To simplify, a GOP gerrymander will degrade over time in suburban Congressional Districts that expand into and transform outlying rural areas, if Democrats gain suburban support.
I have been a personal witness, since the early 1950’s when St. Louis was one of America’s largest cities, when I grew up in the heart of the MO-02. In the 1950 Census the City of St. Louis was America’s 8th largest city. I was a toddler in Wood River, IL, on the opposite side of the Mississippi from St. Louis, a short distance downstream, when my father abandoned my mother, brother and self, forcing the remaining family into the arms of my mother’s relatives in the heart of what was then and now remains the MO-02 CD.

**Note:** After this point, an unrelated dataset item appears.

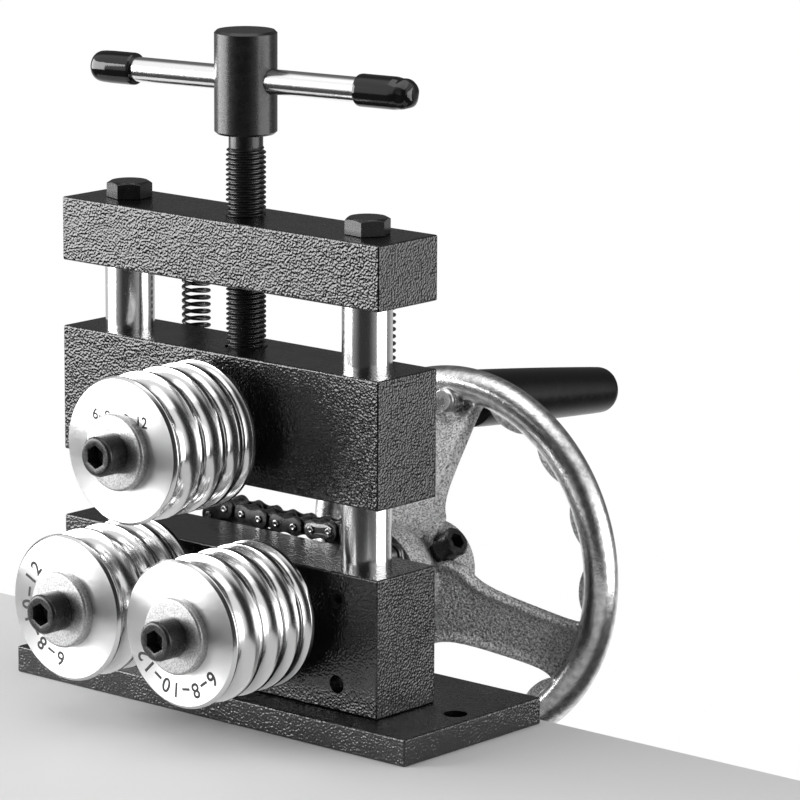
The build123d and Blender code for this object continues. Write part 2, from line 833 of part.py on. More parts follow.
os.makedirs("parts", exist_ok=True)
for name, solids in nodes.items():
    shape = solids[0] if len(solids) == 1 else Compound(children=list(solids))
    export_step(shape, f"parts/{name}.step")

# How far the press can go: down until the rollers meet, up until the blocks or springs close
meet = (roller_d**2 - (shaft_spread / 2) ** 2) ** 0.5
print("press can go down", round(min(upper_z - lower_z - meet, lower_gap), 2))
print("press can go up", round(min(upper_gap, coil_length() - spring_turns * spring_wire), 2))
print("chain links", len(chain_joints()), "nodes", len(nodes))
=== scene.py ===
# Ring roller: its looks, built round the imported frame. Shapes are worked out in
# millimetres and become metres as they turn into meshes.
import json

import bmesh
import bpy
import numpy as np
from mathutils import Matrix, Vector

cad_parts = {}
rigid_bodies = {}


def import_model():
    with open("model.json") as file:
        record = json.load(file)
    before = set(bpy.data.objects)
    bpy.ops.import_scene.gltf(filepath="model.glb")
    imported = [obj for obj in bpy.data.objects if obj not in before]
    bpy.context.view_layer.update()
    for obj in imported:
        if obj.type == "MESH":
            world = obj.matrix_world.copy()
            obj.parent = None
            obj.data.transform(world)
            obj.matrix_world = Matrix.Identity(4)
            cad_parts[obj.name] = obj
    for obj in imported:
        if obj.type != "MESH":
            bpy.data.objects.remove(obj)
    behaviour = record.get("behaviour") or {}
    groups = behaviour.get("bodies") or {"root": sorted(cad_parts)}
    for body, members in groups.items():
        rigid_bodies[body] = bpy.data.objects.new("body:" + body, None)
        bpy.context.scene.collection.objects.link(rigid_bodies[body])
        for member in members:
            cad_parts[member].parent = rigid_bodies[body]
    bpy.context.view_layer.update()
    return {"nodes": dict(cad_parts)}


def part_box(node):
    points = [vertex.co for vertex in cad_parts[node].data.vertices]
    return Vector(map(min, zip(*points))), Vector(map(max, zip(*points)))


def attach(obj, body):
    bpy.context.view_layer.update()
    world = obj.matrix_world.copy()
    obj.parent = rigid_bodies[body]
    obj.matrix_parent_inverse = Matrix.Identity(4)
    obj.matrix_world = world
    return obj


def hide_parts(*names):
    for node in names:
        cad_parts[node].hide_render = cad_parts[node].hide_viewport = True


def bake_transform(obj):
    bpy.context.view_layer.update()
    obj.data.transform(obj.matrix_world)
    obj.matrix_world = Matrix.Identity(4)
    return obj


for leftover in list(bpy.data.objects):
    bpy.data.objects.remove(leftover)
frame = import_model()
print("frame loaded:", len(frame["nodes"]), "nodes")

upwards, frontwards = (0, 0, 1), (0, -1, 0)


# Lowest and highest corner of a CAD node, in millimetres
def boxOf(node):
    return [np.array(corner) * 1000 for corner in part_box(node)]


def middleOf(node):
    low, high = boxOf(node)
    return (low + high) / 2


# One vector, or each row of a table of vectors, at length 1
def unit(vector):
    return vector / np.linalg.norm(vector, axis=-1, keepdims=True)


# An origin with three directions: two across the axis, then the axis itself
def axisPlace(origin, axis):
    along = unit(np.array(axis, float))
    side = unit(np.cross(upwards if abs(along[2]) < 0.9 else (0, 1, 0), along))
    return np.array(origin, float), np.stack([side, np.cross(along, side), along])


def placed(local, place):
    origin, directions = place
    return local.reshape(-1, 3) @ directions + origin


# Quads between neighbours on a grid; a wrapped direction joins its last line to its first
def gridFaces(rows, columns, wrapRows=False, wrapColumns=False):
    r = np.arange(rows if wrapRows else rows - 1)[:, None]
    c = np.arange(columns if wrapColumns else columns - 1)[None, :]
    nextR, nextC = (r + 1) % rows, (c + 1) % columns
    corners = [r * columns + c, r * columns + nextC, nextR * columns + nextC, nextR * columns + c]
    return np.stack(corners, -1).reshape(-1, 4)


# Open polyline whose corners (x, y, cut) become curves (1-t)^2 a + 2t(1-t) corner + t^2 b, with a
# and b the points that lie cut before and after the corner
def softened(corners, steps=5):
    table = np.array(corners, float)
    table[[0, -1], 2] = 0
    points, cut = table[:, :2], table[:, 2:]
    first = points + unit(np.roll(points, 1, 0) - points) * cut
    last = points + unit(np.roll(points, -1, 0) - points) * cut
    t = np.linspace(0, 1, steps)[None, :, None]
    curve = (1 - t) ** 2 * first[:, None] + 2 * t * (1 - t) * points[:, None] + t**2 * last[:, None]
    line = curve.reshape(-1, 2)
    return line[np.r_[True, np.linalg.norm(np.diff(line, axis=0), axis=1) > 1e-6]]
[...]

I grew up there, graduated from a prominent suburban public school district, and kept my address in the district until I started graduate school in a different state, after decades of direct ties to the district. Though I resided elsewhere for nearly 50 years after that, my work and family connections kept me connected to the MO-02 in many ways.
My rather long viewpoint, of the MO-02 the encroachment of suburban into formerly rural territory, in this district, has, frankly, taken my breath. Through it all, until now, the GOP has enjoyed a virtual sinecure in the MO-02, holding the seat continuously since 1993. But, the areas where I grew up and bicycled widely, no longer retain a recognizable form, and FSM save a cyclist from the traffic. When I was a teenager dating local girls, roads, streets and lanes, that I could have transited in minutes on my motorcycle, back in the day, offer endless traffic jams in the heart of a suburbs that sprouted in what I once knew as cornfields.
Depending on how long you think 50 years might be, the transformation of the St. Louis suburb has either been slow and orderly or fast and chaotic. As a more or less eye witness, I vote fast and chaotic. And now, it is once again the time for Democrats in the MO-02 to take the helm. It is time for Congressional Republicans to become of rump party of rural voters, with no traction at all in America’s cities and little purchase in the well educated suburbs. The suburbs are pushing them out and wising up.